__Given records__.
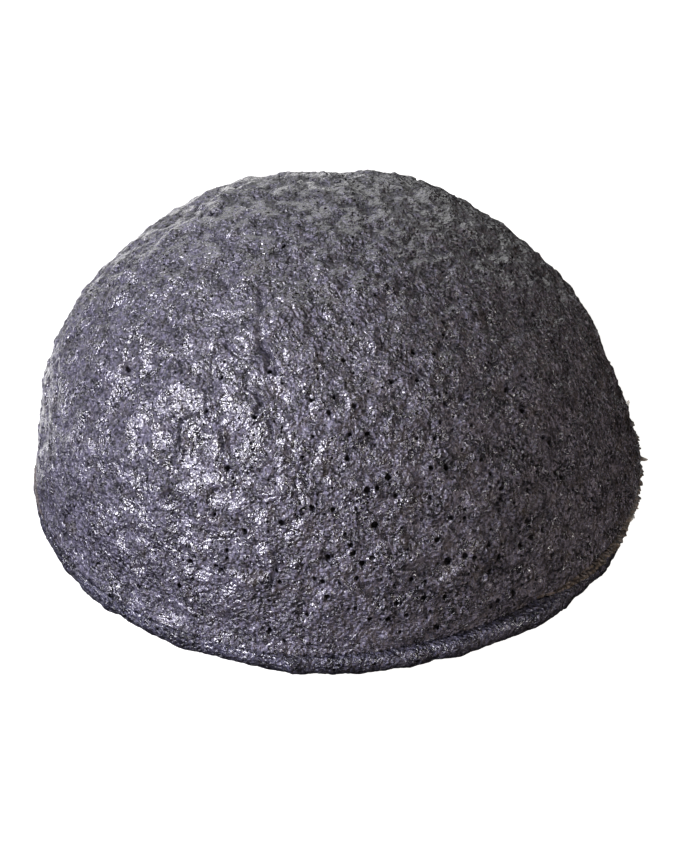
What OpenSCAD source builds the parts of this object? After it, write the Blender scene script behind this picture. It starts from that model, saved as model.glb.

* * *

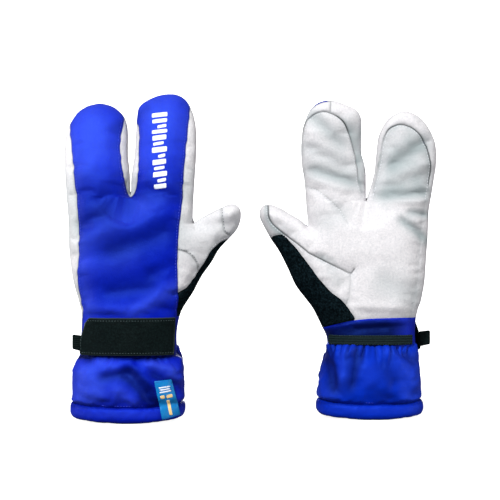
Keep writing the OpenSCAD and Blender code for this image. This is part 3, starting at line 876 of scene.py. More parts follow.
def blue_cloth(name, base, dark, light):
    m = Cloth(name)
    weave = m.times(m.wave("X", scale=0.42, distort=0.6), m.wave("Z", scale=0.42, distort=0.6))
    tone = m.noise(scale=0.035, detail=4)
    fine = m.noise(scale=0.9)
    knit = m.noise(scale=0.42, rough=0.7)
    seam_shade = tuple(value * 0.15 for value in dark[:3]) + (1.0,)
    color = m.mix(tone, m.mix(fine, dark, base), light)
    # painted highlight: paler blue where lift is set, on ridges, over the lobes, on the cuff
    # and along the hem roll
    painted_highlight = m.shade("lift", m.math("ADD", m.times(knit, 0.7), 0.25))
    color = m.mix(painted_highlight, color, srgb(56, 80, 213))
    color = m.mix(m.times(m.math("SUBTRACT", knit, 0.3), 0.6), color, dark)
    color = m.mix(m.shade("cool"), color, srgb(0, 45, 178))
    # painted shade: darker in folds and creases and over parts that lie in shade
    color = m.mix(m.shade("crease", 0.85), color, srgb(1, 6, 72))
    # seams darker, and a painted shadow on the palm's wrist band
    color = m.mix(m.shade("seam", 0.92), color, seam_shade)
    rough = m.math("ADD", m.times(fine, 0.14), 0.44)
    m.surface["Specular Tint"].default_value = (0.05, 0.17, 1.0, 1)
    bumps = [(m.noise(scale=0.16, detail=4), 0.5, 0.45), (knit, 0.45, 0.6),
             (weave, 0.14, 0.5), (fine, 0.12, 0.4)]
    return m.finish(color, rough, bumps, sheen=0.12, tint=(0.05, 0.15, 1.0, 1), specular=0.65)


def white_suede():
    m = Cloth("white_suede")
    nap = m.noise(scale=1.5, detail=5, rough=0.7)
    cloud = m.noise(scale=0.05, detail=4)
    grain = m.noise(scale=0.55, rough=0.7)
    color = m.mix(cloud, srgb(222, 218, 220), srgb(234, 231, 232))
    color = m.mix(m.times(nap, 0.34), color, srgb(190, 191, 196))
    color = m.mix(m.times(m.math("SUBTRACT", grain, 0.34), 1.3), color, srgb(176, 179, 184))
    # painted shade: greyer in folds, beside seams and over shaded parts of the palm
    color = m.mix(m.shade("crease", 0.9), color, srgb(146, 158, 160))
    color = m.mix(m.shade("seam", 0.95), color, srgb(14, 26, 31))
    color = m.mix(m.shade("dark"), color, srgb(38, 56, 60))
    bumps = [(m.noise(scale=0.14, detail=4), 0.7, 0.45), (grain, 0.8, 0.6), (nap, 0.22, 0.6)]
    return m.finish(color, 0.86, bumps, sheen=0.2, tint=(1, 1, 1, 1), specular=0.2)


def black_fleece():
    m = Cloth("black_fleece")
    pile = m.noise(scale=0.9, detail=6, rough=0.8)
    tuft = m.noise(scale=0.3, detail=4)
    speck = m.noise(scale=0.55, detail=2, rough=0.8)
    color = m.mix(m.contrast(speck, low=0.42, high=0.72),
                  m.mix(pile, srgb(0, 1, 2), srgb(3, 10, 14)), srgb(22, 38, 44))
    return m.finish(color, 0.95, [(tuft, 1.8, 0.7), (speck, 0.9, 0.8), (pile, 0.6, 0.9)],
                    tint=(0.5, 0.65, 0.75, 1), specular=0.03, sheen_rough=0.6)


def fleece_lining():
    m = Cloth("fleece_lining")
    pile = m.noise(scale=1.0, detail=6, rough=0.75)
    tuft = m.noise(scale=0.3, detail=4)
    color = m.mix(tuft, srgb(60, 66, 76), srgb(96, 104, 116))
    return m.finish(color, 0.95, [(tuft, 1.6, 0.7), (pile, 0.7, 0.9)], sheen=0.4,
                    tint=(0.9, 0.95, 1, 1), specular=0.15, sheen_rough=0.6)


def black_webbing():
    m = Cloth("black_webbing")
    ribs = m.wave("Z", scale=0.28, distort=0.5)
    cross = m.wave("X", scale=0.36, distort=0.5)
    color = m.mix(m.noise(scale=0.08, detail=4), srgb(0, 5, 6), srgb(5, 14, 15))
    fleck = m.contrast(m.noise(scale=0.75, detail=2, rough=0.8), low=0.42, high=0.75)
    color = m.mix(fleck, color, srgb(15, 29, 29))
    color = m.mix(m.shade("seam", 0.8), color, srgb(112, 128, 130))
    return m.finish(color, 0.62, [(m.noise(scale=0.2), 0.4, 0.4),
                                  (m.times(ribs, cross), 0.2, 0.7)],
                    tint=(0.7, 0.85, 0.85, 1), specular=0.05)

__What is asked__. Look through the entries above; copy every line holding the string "this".

__Task solution__.
What OpenSCAD source builds the parts of this object? After it, write the Blender scene script behind this picture. It starts from that model, saved as model.glb.
Keep writing the OpenSCAD and Blender code for this image. This is part 3, starting at line 876 of scene.py. More parts follow.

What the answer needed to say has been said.